Nutra Sweet tidak mau bersembunyi dalam produk yang menggunakan jasanya,
melainkan juga tampil ke atas. Kalau Anda minum Diet Coke yang ada Nutra Sweet
di dalamnya juga sadar akan hal tersebut. Mengapa ? Ada logo Nutra Sweet
tercantumg di kaleng Diet Coke. Supaya bisa tampil di situ, Nutra Sweet
memberikan diskon tertentu pada waktu Coca Cola melakukan pembelian.
Yang
lebih hebat lagi adalah Intel. Perusahaan ini adalah pembuat mikroprosesor-
jantung komuter apa saja. Barang inilah yang memproses semua data dan
mengubahanya menjadi informasi. Barang ini pula yang menentukan sebuah komputer
bisa bekerja cepat atau tidak, akurat atau tidak, dan sebagainya. Tahu akan
pentingnya peran yang dipunyai, Intel selalu minta pada perusahaan komputer
mana pun untuk mencatumkan kata Intelinside.
Apa akibatnya?
Aturan
main industri komputer berubah. Dulu, perusahaan hardware yang memegang
komando, dan perusahaan software harus menyesuaikan diri dengan perangkat
keras. Dan merek micro-processor chip tidak pernah dikenal orang. Sekarang
keadaan jadi berbalik. Orang komputer bilang, ada yang disebut Microtel Camp.

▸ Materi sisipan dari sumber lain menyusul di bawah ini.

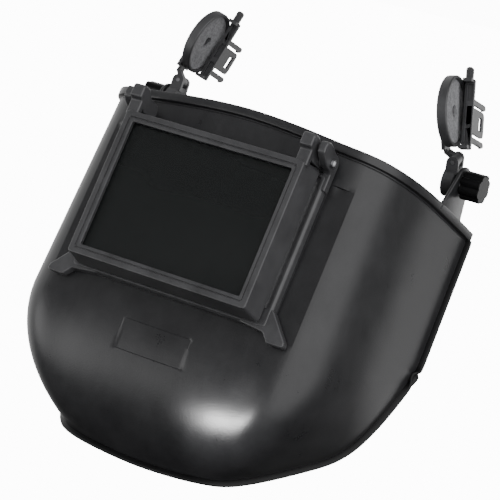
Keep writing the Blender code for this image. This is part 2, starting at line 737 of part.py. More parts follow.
def build_slot_clip(cup, name):
    """The pocketed bar that stands off the cup's mouth, with the tongue and prongs for the hat's slot."""
    bar = box((CLIP_IN, BAR_LOW_Y, -BAR_HALF), (CLIP_OUT, BAR_HIGH_Y, BAR_HALF))
    clip = add_part(f"slot_clip_{name}", bar, "frame_plastic", cup)
    for end in (-1, 1):
        low, high = sorted((end * (BAR_HALF - LEG_THICK), end * (BAR_HALF + 0.4)))
        leg = box((CUP_DEPTH / 2 + GAP, LEG_LOW_Y, low), (CLIP_OUT - 0.6, BAR_HIGH_Y - 0.5, high))
        apply_helper(clip, leg, "UNION")
    web = box((CUP_DEPTH / 2 + GAP, BAR_LOW_Y + 0.9, -BAR_HALF), (CLIP_IN + 0.5, BAR_HIGH_Y - 0.6, BAR_HALF))
    apply_helper(clip, web, "UNION")
    for z in (-POCKET_PITCH, 0.0, POCKET_PITCH):
        low = (CLIP_IN + 0.9, BAR_LOW_Y - 1, z - POCKET_HALF)
        high = (CLIP_OUT - 0.9, BAR_LOW_Y + POCKET_DEPTH, z + POCKET_HALF)
        apply_helper(clip, box(low, high))
    thin_in = CLIP_OUT - 2.0
    thin_out = CLIP_OUT - 0.2
    tongue_start = BAR_HIGH_Y - 1
    half_length = (TONGUE_END - tongue_start) / 2
    middle = ((TONGUE_END + tongue_start) / 2, TONGUE_CENTRE)
    tongue = rounded_rectangle(half_length, TONGUE_HALF, 4.0, 4, middle)
    window = rounded_rectangle(3.3, 5.0, 0.6, 1, (TONGUE_END - 8.5, TONGUE_CENTRE))
    apply_helper(clip, plate([tongue, window], "x", thin_in, thin_out), "UNION")
    for centre in PRONG_CENTRES:
        apply_helper(clip, plate([prong_outline(centre)], "x", thin_in, thin_out), "UNION")
    finger_start = BAR_HALF - 1.5
    half_length = (FINGER_END - finger_start) / 2
    middle = ((CLIP_IN + CLIP_OUT) / 2 - 1.6, (FINGER_END + finger_start) / 2)
    finger = rounded_rectangle(2.7, half_length, 2.2, 4, middle)
    apply_helper(clip, plate([finger], "y", BAR_LOW_Y - 0.7, BAR_HIGH_Y - 0.8), "UNION")
    for x in (middle[0] - 1.7, middle[0] + 0.6):
        rib = box((x, BAR_LOW_Y - 1.3, BAR_HALF + 1.2), (x + 1.1, BAR_LOW_Y + 1, FINGER_END - 2.4))
        apply_helper(clip, rib, "UNION")


def build_adapter(frame, name, side):
    build_pivot_hardware(frame, name, side)
    turn = Matrix.Rotation(ARM_LEAN[name], 4, "X")
    pivot = add_empty(f"arm_pivot_{name}", frame, (side * ARM_X, PIVOT_Y, PIVOT_Z), turn)
    build_lower_arm(pivot, name)
    turn = Matrix.Rotation(YAW[name], 4, "Z") @ Matrix.Rotation(STRAP_TILT[name], 4, "Y")
    tilt = add_empty(f"strap_tilt_{name}", pivot, (0, 0, TILT_HEIGHT), turn)
    build_strap(tilt, name)
    turn = Matrix.Rotation(CUP_TURN[name], 4, "X")
    cup = add_empty(f"cup_axis_{name}", tilt, (0, 0, CUP_HEIGHT), turn)
    build_cup(cup, name)
    build_slot_clip(cup, name)


def build_helmet():
    lean = Matrix.Rotation(-LEAN_BACK, 4, "X")
    centre = lean @ Vector((0, -PIVOT_Y, -PIVOT_Z))
    frame = add_empty("window_frame_origin", None, centre, lean)
    hinge = add_empty("lift_hinge", frame, (0, HINGE_Y, HINGE_Z))
    build_shell(frame)
    build_base(frame)
    build_base_insert(frame)
    build_lift(hinge)
    build_hinge_hardware(frame)
    for name, side in SIDES.items():
        build_adapter(frame, name, side)


build_helmet()
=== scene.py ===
"""Looks of the welding face shield: fine meshes, materials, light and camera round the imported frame.

Sizes are millimetres in the window's own frame, which leans back with the helmet: x across, y back
from the lift frame's front face, z up along the window. WINDOW_TO_ROW takes them to the row frame.
"""

import functools
import json
import math

import bmesh
import bpy
from mathutils import Matrix, Vector


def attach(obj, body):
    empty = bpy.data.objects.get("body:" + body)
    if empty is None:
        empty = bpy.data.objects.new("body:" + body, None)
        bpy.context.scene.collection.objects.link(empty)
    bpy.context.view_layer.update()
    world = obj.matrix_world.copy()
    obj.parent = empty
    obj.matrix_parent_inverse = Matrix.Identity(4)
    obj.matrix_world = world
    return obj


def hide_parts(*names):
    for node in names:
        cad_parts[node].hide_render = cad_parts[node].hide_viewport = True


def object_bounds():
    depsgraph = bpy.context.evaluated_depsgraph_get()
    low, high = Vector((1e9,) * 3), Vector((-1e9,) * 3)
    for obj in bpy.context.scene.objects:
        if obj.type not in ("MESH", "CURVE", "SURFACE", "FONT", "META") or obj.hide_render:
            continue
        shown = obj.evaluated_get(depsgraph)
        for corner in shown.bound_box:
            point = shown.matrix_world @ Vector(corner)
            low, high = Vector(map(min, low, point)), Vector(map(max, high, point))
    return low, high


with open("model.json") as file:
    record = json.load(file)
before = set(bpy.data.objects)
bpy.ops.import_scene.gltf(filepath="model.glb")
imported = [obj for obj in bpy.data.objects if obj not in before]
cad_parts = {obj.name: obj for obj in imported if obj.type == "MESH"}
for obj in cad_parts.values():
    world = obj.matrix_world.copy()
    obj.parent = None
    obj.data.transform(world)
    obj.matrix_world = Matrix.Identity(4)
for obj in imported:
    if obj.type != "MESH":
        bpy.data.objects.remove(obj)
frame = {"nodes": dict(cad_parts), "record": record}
CAD_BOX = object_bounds()

MM = 0.001
SIDES = {"left": 1, "right": -1}

# Helmet attitude and adapter pivots.
LEAN_BACK = math.radians(20.0)
PIVOT_Y = 138.0
PIVOT_Z = 105.0
WINDOW_TO_ROW = (
    Matrix.Rotation(-LEAN_BACK, 4, "X")
    @ Matrix.Translation(Vector((0, -PIVOT_Y, -PIVOT_Z)) * MM)
    @ Matrix.Scale(MM, 4)
)

# Shell: the brim and the rim that its wall joins, from the centre line to the rear flank edge.
BRIM = (
    (0, 33, 88),
    (40, 33.2, 86),
    (76, 35, 82.5),
    (109, 42, 80.5),
    (124, 84, 81.5),
    (129, 136, 82),
    (132, 182, 82),
)
RIM = (
    (0, 82, -170),
    (27, 80, -169),
    (53, 80, -166),
    (74, 89, -158.5),
    (98, 125, -132),
    (120, 153.5, -101.5),
    (133.8, 178.5, -35),
)
BEND_START = (-80, -80, -81, -78, -65, -49, -22)
DRAFT = (0, 0, 0.5, 4.9, 4.6, 2.9, 0.9)
BEND_SWEEP = math.radians(62.0)
SHELL_WALL = 2.4
BAND_HEIGHT = 6.5
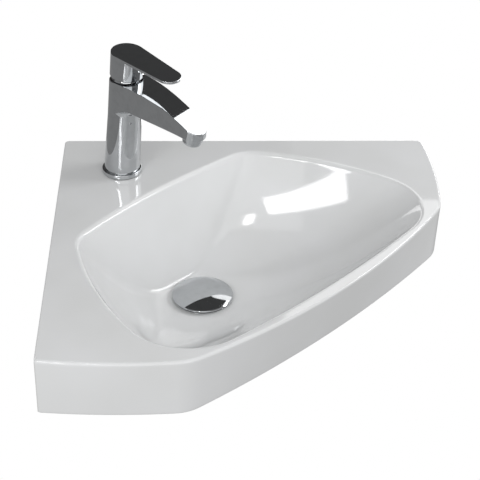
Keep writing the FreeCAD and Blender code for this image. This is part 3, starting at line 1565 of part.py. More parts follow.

Microtel adalah kepanjangan dari Microsoft dan Intel. Komputer apa pun
mereknya, kalau tidak kompatibel dengan program-program Window, akan sulit
dijual. Demikian juga kalu sebuah komputer tidak pakai Intel Chip, orang akan
kurang menghargainya.
Dua
kasus di industri high-tech ini tidak sama dengan kasus sebelumnya. Tapi ada
satu pelajaran yang bisa ditarik. Siapa yang pegang brand, dialah yang lebih
dominan.
Dalam
kasus mebel, tambak, dan garmen, nilai tambah terbesar diambil oleh yang punya
brand dan tahu pasar. Tukang jahit yang hanya tahu produksi, tapi tidak tahu
pasar, cuma mendapat nilai tambah relatif kecil. Margin yang diterima pun
dibatasi oleh yang punya brand dan tahu pasar.
Bagaimana
pula dengan kasus Microtel? Perusahaan pembuat perangkat keras punya brand.
Dulu pembuat perangkat lunak dan chip tidak terlalu sadar akan pentingnya
brand. Maka, persaingan komputer era dulu adalah peperangan antarperangkat
keras.
Al
Ries, dalam percakapannya dengan saya di New York, bulan lalu, mengatakan,
itulah Perang Dunia Komputer. Hasilnya : IBM diserang Apple, HP, Wang, dan
sebagainya. Mainframe lawan PC. Sekarang, kata Ries, industri komputer masuk
Perang Dunia II. Mengapa ? Sekarang bukan perangkat keras lawan perangkat
keras. Juga bukan hanya terjadi perang antara PC, Laptop, dan Palmtop. Lebih
dari itu, IBM dan Apple dipaksa tunduk pada perangkat lunak dan mikroprosesor
tertentu. Itu terjadi setelah Window dan Intel sebagai brand punya equity
tinggi di mata konsumen.
Untuk
memenangkan perang ini, IBM dan Apple, yang dulu musuh bebuyutan, akhirnya
terpaksa bekerja sama dalam sebuah proyek utnuk membuat mikroprosesor yang
nanti akan dipakai bersama. Apa tumon ? Itu memang harus dilakukan.
Perang
kali ini tidak akan mudah dimenangkan oleh kelompok perangkat keras. Baik Bill
Gates maupun Andy Groove terus menerus melakukan inovasi utnuk memperkuat
brand-equity dari Microsoft dan Intel. Windows 95, walaupun masih ditunda, akan
diluncurkan sebagai suatu produk yang hebat. Sedangkan Intel ngotot dapat
Pentium yang, walaupun mengalami beberapa masalah, telah selesai disempurnakan.
Kalau Microtel masih akan terus dominan, maka merekalah yang akan mengambil
bagian margin yang besar.
Ada sebuah perusahaan sepeda Cina, yang dulu
mengekspor sepeda ke Amerrika di bawah brand-name pembeli, sekarang telah
berhasil mengekspor dengan brand sendiri. Pemasarannya dilakukan oleh sebuah
perusahaan distribusi Amerika, yang juga mereka beli. Pada mulanya memang berat.
Tapi sekarang sudah kelihatan hasilnya.
Itulah
kisah " tukang jahit " yang pintar mengubah nasib.